Physical bruiser and powerful wrestler, Derek Brunson, will rematch Brazilian jiu-jitsu ace, Ronaldo Souza, this Saturday (Jan. 27, 2018) at UFC on FOX 27 inside Spectrum Center in Charlotte, North Carolina.

It’s been the better part of six years since Brunson last met Souza inside Strikeforce’s Hexagon. Then just two years into his professional mixed martial arts (MMA) career, Brunson charged forward with a left hand and left his chin exposed, allowing “Jacare” to crack his chin with a heavy right hand. In the time since, Brunson has developed significantly and found confidence in his kickboxing. He has since scored six knockout victories, including his two most recent fights.

Let’s take a closer look at his skill set:


Brunson moved quickly from the regional scene to Strikeforce, and that higher level of competition saw Brunson rely more heavily on his wrestling. It took a couple years before Brunson really grew comfortable, but the Southpaw found his rhythm in 2015 and has since produced some stellar results.

As a physical fighter with some great attributes, Brunson very often looks to overwhelm his foe with raw aggression. He’s large and powerful enough that it’s a viable option, especially since he’s a hard man to take down or control in the clinch.
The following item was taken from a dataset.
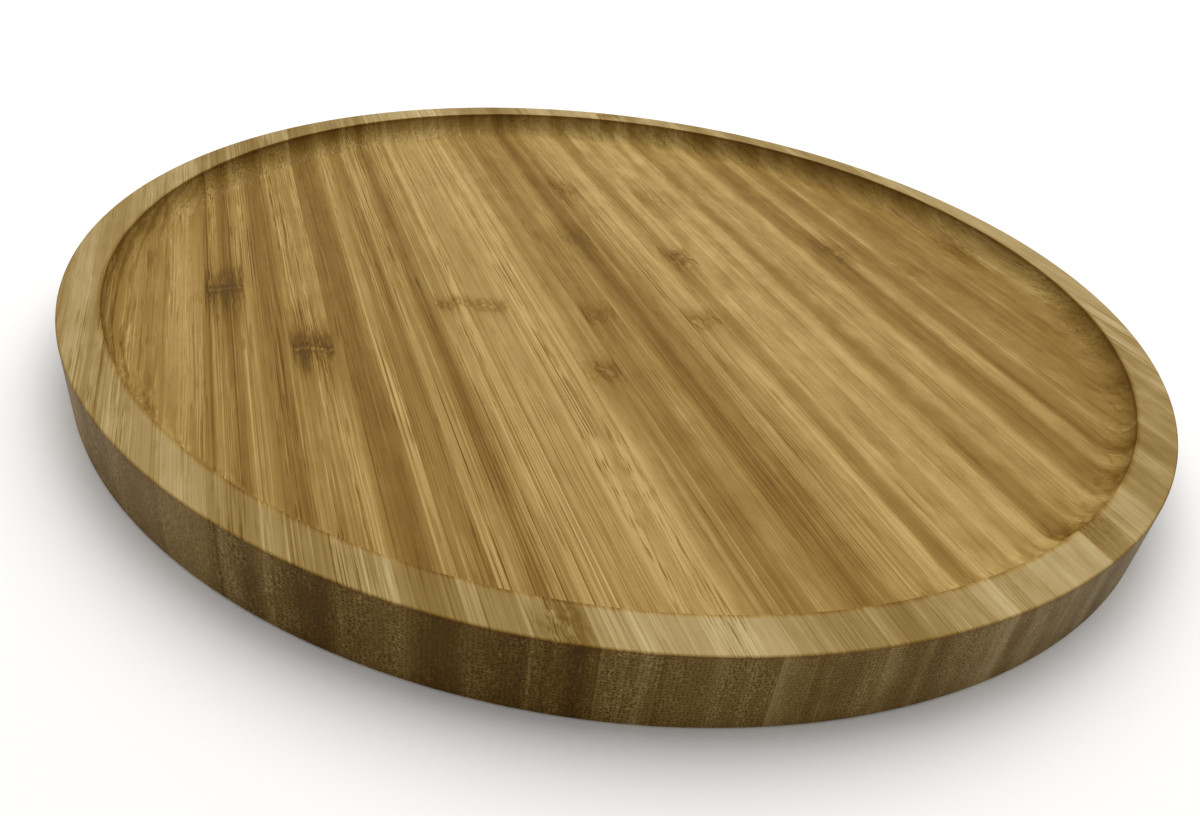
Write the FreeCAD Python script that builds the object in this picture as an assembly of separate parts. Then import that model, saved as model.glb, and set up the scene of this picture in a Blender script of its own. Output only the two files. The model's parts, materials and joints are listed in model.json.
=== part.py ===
import FreeCAD, Part
import math
import os

# Round serving tray turned from a block of bamboo strips that are glued side by side on edge.
# Millimetres, +Z up. The origin is the centre of the underside. The strips lie along Y and are
# numbered from -X to +X. Each strip runs the full height of the tray and from edge to edge.

# Sizes that are set by themselves
tray_diameter = 320.0
tray_height = 20.0
rim_width = 10.0
recess_depth = 7.7
full_strips = 30
left_sliver_width = 3.0     # what the outer edge leaves of the first strip
right_sliver_width = 3.5    # and of the last one
top_edge_chamfer = 0.5
base_edge_chamfer = 0.8

# Sizes that follow
tray_radius = tray_diameter / 2
recess_radius = tray_radius - rim_width
floor_height = tray_height - recess_depth
cove_radius = recess_depth  # a quarter round from the floor up to the rim
floor_radius = recess_radius - cove_radius
first_joint = -tray_radius + left_sliver_width
last_joint = tray_radius - right_sliver_width
strip_width = (last_joint - first_joint) / full_strips
saw_margin = 5.0            # how far the cutting slabs reach past the tray


def point(radius, height):
    return FreeCAD.Vector(radius, 0, height)


def line(start, end):
    return Part.LineSegment(start, end).toShape()


def cove():
    """A quarter circle in the XZ plane, level where it leaves the floor and upright at the rim."""
    slant = cove_radius * math.sqrt(0.5)
    middle = point(floor_radius + slant, tray_height - slant)
    return Part.Arc(point(floor_radius, floor_height), middle, point(recess_radius, tray_height)).toShape()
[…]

If Brunson wants a fire fight, his opponent has little choice but to engage, and Brunson has come out ahead in every slugfest aside from his bout with Whittaker.

In one of the easiest examples, Brunson drove Sam Alvey into the fence without much trouble. From there, he took a step back and began whipping left hands toward his opponent like he was throwing fastballs. With his back to the fence, Alvey couldn’t retreat effectively (though he tried), nor could he take down his opponent. With few other options remaining, Alvey tried to stand his ground and trust in his beloved right hook counter. Alvey hits hard, but Brunson had momentum on his side, and his punches proved far more damaging (GIF).

Brunson loves to charge his opponents with lunging lefts. He’s definitely open to counter punches, but that’s a risk he’s proven willing to take. If he can land at a 1:1 ratio with his opponent, odds are that his foe will fall first. Outside of the occasional reckless aggression, Brunson has made use of some different setups to land the left hand that allow him to quickly close distance. These tricks are the core of his kickboxing game, so once again we’ll be taking a closer look in this week’s technique highlight, which is now updated to talk about his most recent knockout.

Aside from his ability to brutally maul his foe from the clinch or leap into left hands, Brunson does have a pretty strong kicking game. Since he is facing mostly Orthodox opponents, the opening for a hard kick to the body or head is almost always available. He badly rocked Brian Houston with a high kick, and he also landed clean on Yoel Romero (GIF). Opposite a Southpaw in Anderson Silva, Brunson did a nice job of staying active at range by kicking Silva’s leg.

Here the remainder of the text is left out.